VNG Verbundnetz Gas Leipzig
Architecture: Becker Gewers Kühn und Kühn
Light installation: James Turrell
Situated in an industrial park northeast of Leipzig's city centre and surrounded by prefabricated concrete slab buildings, garden sheds, detached houses and formerly used industrial facilities, the elongated building consists of four parts: the four-storey-high west wing, the six-storey-high east wing, the atrium between the two wings under a sloping glass roof, and the computer centre under the atrium's stepped hill. While the southern narrow side of the building is rather inconspicuously designed, its northern counterpart, which visitors pass on their way to the entrance, is clearly marked by a projecting glass tower, a shallow water basin and an aluminium-clad staircase.
The reinforced concrete structure transitions into pure steel construction on the west side with the fourth storey and on the east side with the sixth.
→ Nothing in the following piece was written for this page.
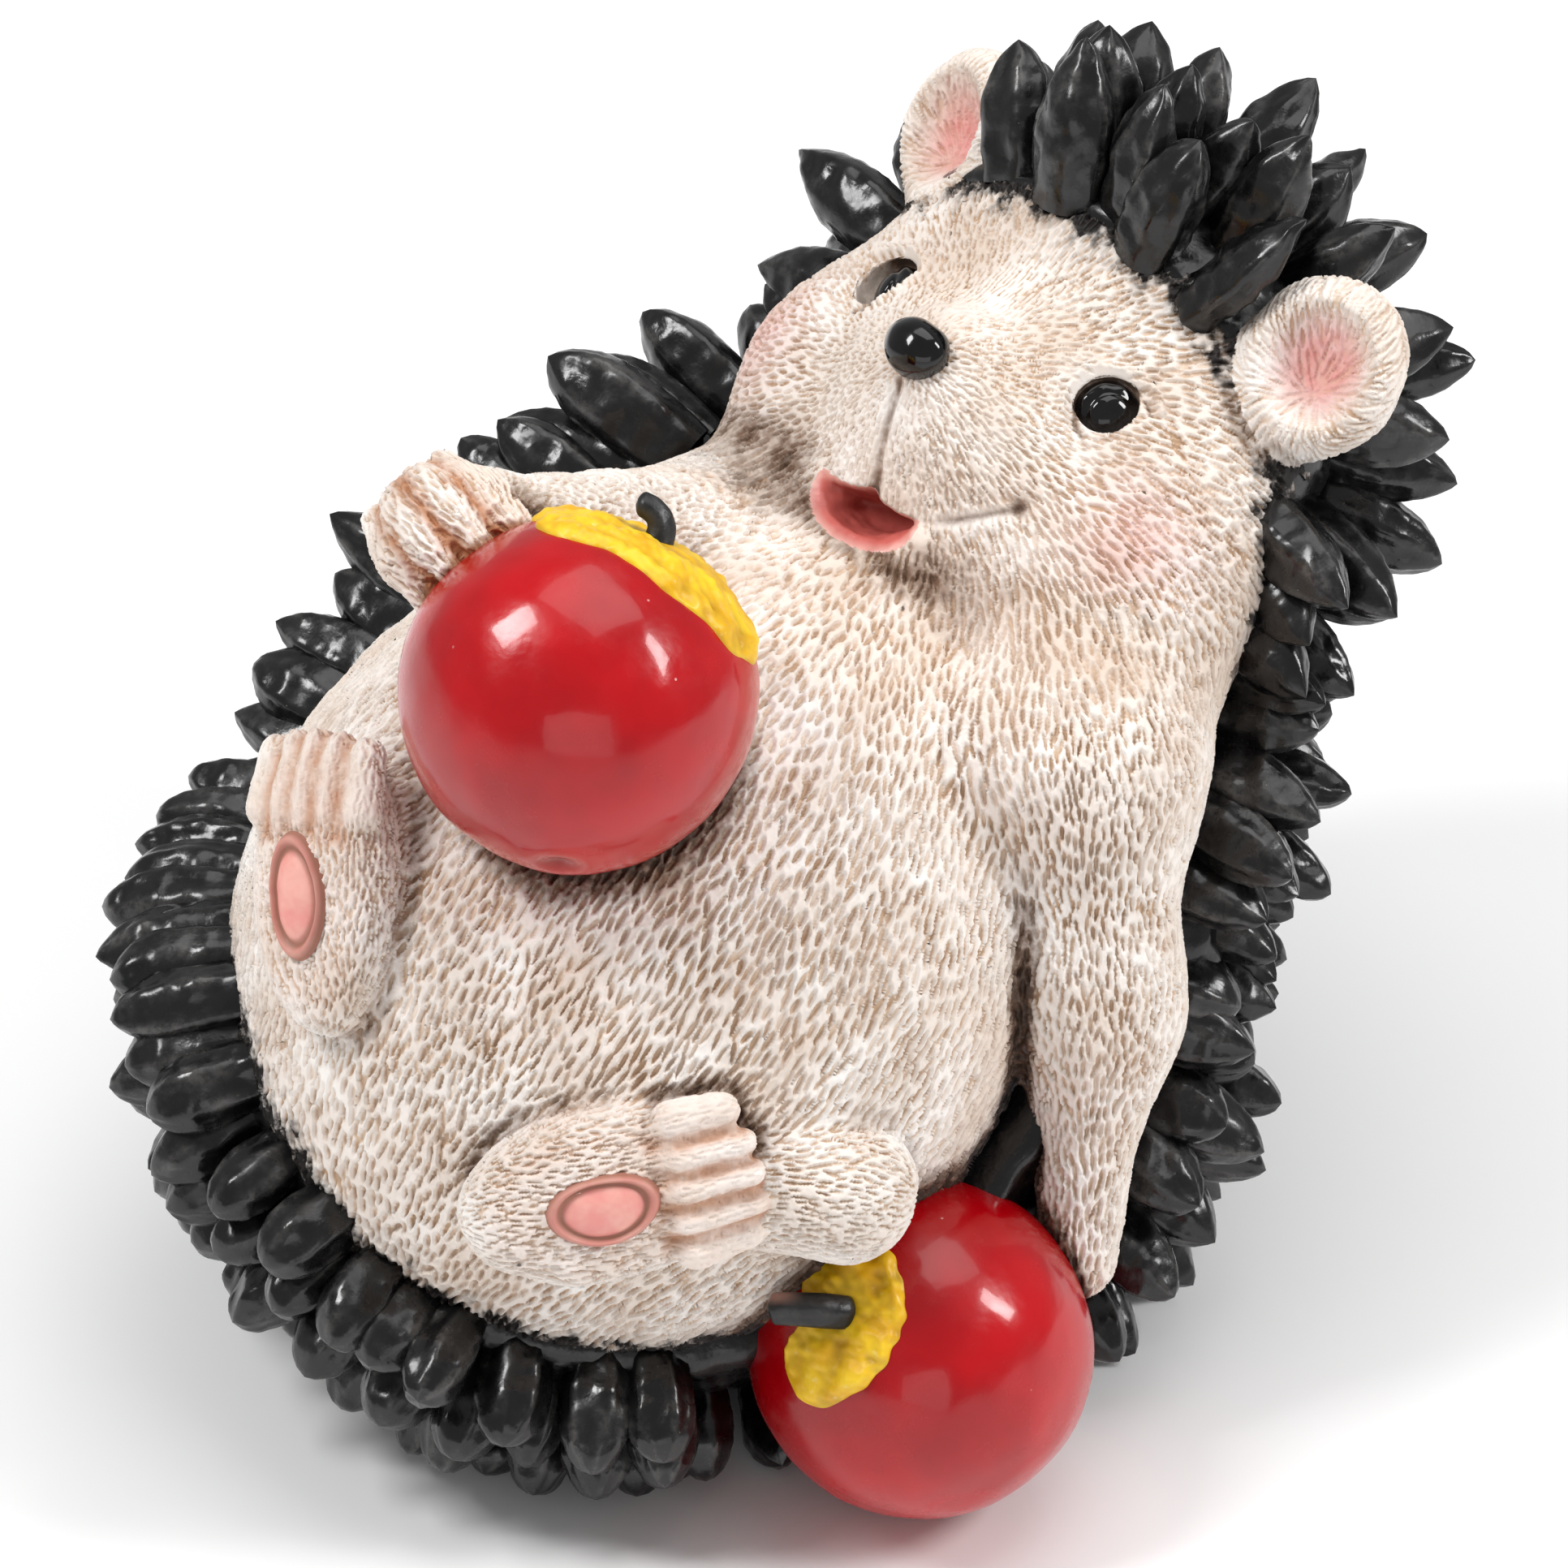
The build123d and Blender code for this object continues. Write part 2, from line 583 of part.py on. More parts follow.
long_quill, short_quill = quill(QUILL_L), quill(7.5)
groups = {"quills_crown": [], "quills_rump": [], "quills_left_flank": [], "quills_right_flank": [],
          "quills_upper_back": [], "quills_lower_back": []}
for p, aim, length, l, m, u in quill_sites():
    if l > 46 and u > -4 and (p - Vector(*HEAD_C)).dot(FORWARD) > -24:
        key = "quills_crown"
    elif l < -16:
        key = "quills_rump"
    elif p.X > 15:
        key = "quills_left_flank"
    elif p.X < -15:
        key = "quills_right_flank"
    elif p.Z > 46:
        key = "quills_upper_back"
    else:
        key = "quills_lower_back"
    groups[key].append((p, aim, length))

for name, members in groups.items():
    with BuildPart() as quills:
        for length, blank in ((QUILL_L, long_quill), (7.5, short_quill)):
            spots = [Plane(origin=p, z_dir=a).location for p, a, s in members if s == length]
            if spots:
                with Locations(*spots):
                    add(blank)
    finish(quills, name)
    print(name, len(members))
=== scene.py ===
import bpy, json, math
import numpy as np
from mathutils import Matrix, Vector

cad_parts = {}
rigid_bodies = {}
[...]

Several façade systems were chosen for the envelope, which appears both glassy and metallic, as an informative filter and climatic membrane, such as a double façade with blinds on the street side in the east and a façade with fixed external sun protection and openable windows on the garden side in the west.
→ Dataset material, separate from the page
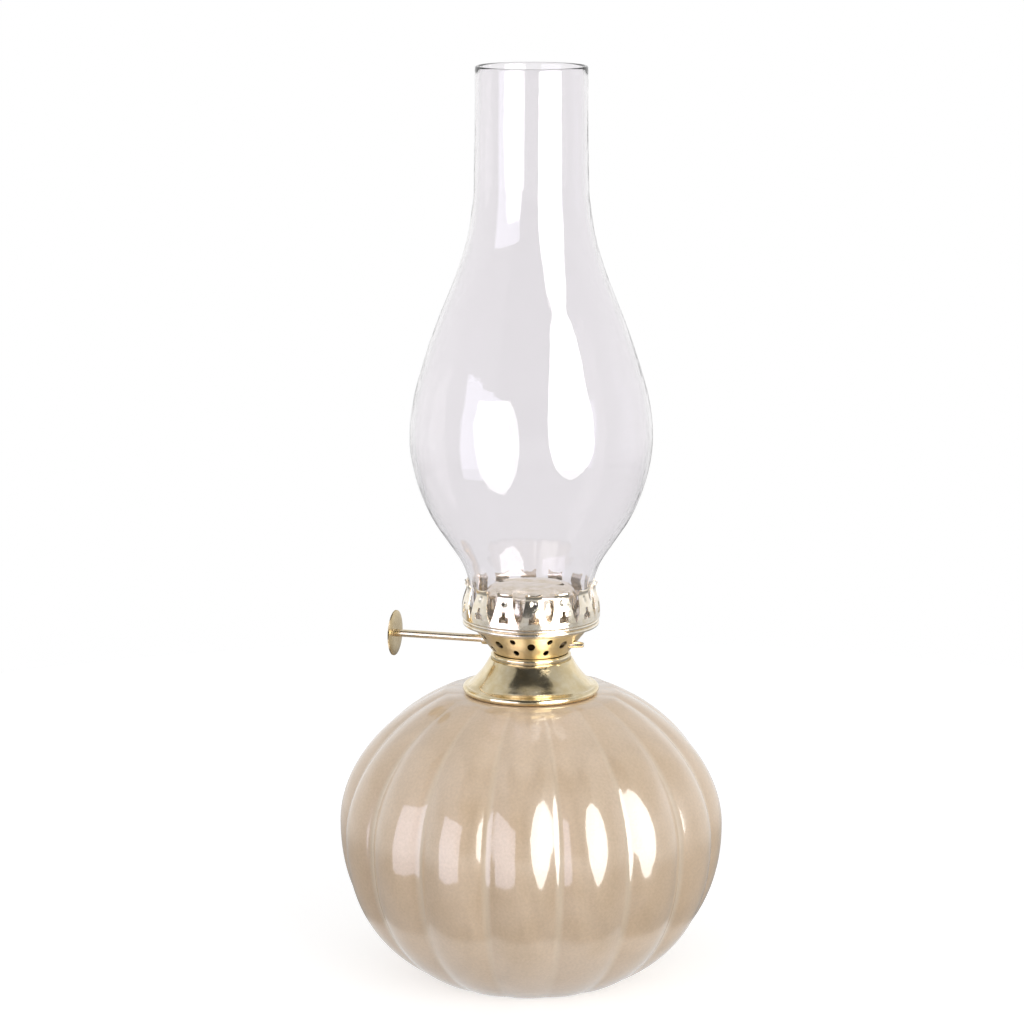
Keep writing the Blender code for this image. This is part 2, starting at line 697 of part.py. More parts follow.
def spindle():
    """The rod with its riveted end, its three spurred wheels, and the knob."""
    radius = SPINDLE_DIAMETER / 2
    knob_end = -(KNOB_REACH + KNOB_THICKNESS)
    nose = SPINDLE_FAR_END - SPINDLE_NOSE
    rivet_foot = knob_end - CLEARANCE
    rings = [
        circle(radius, rivet_foot - RIVET_HEIGHT),
        circle(RIVET_DIAMETER / 2, rivet_foot - RIVET_HEIGHT / 2),
        circle(RIVET_DIAMETER / 2, rivet_foot),
        circle(radius, rivet_foot),
        circle(radius, nose),
        circle(radius * 2 / 3, SPINDLE_FAR_END),
    ]
    place("wick_spindle", stacked(rings), brass_finish, spindle_axis)
    bore = radius + CLEARANCE
    half = WHEEL_THICKNESS / 2
    for side, name in ((-1, "spur_wheel_knob_side"), (0, "spur_wheel_middle"), (1, "spur_wheel_far_side")):
        middle = side * WHEEL_SPACING
        columns = toothed(
            WHEEL_RADIUS, WHEEL_TOOTH_DEPTH, WHEEL_TEETH, bore, middle - half, middle + half
        )
        place(name, looped(columns), brass_finish, spindle_axis)
    rim = toothed(KNOB_DIAMETER / 2, KNOB_NOTCH_DEPTH, KNOB_NOTCHES, bore, knob_end, -KNOB_REACH)
    place("knob_disc", looped(rim), brass_finish, spindle_axis)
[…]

The floor-to-ceiling atrium, designed in the manner of an urban outdoor space, runs in one slow movement through the full length of the building: from the floor-to-ceiling glass north wall over a stepped mountain of terraces - under which, sheltered, lies the computer centre for the gas supply of the East German federal states - up to the south wall with the restaurant, where the uppermost terrace leads from the inside to the outside onto the roof of the building. In addition to these places, the bridges between the office wings also provide ample opportunity for informal communication.
Cell, team and group offices are available for the approximately five hundred employees in the building. The standard office on the normal floor has an area of 24 square metres. A metal panel in the door frame of each office allows individual adjustment of light intensity, sun protection, warmth and coolness.
After hours, these tasks of security and control are taken over by a control system.
The administration building and the computer centre, as the main parts of the space programme, are not only linked organisationally, but also energetically, i.e. in terms of heating and cooling. The energy required for the data centre is produced on site by several combined heat and power plants. The thermal properties of the atrium played a major role in the design of the building; the air flow is used for cooling in summer and for heating in winter. Baroque synaesthesia, dissolution of the appearance of the material, unity of art and building: these were the wishes of the architects that James Turrell addressed with his work of light art. On the north side of the building, a rectangle with three sides emerges from one of the two transoms. This component is used for conferences. Neon tubes are integrated into the outer edges of the floor ceilings. Digitally programmed, they can gradually change the light colour and immerse the cube in very different atmospheres.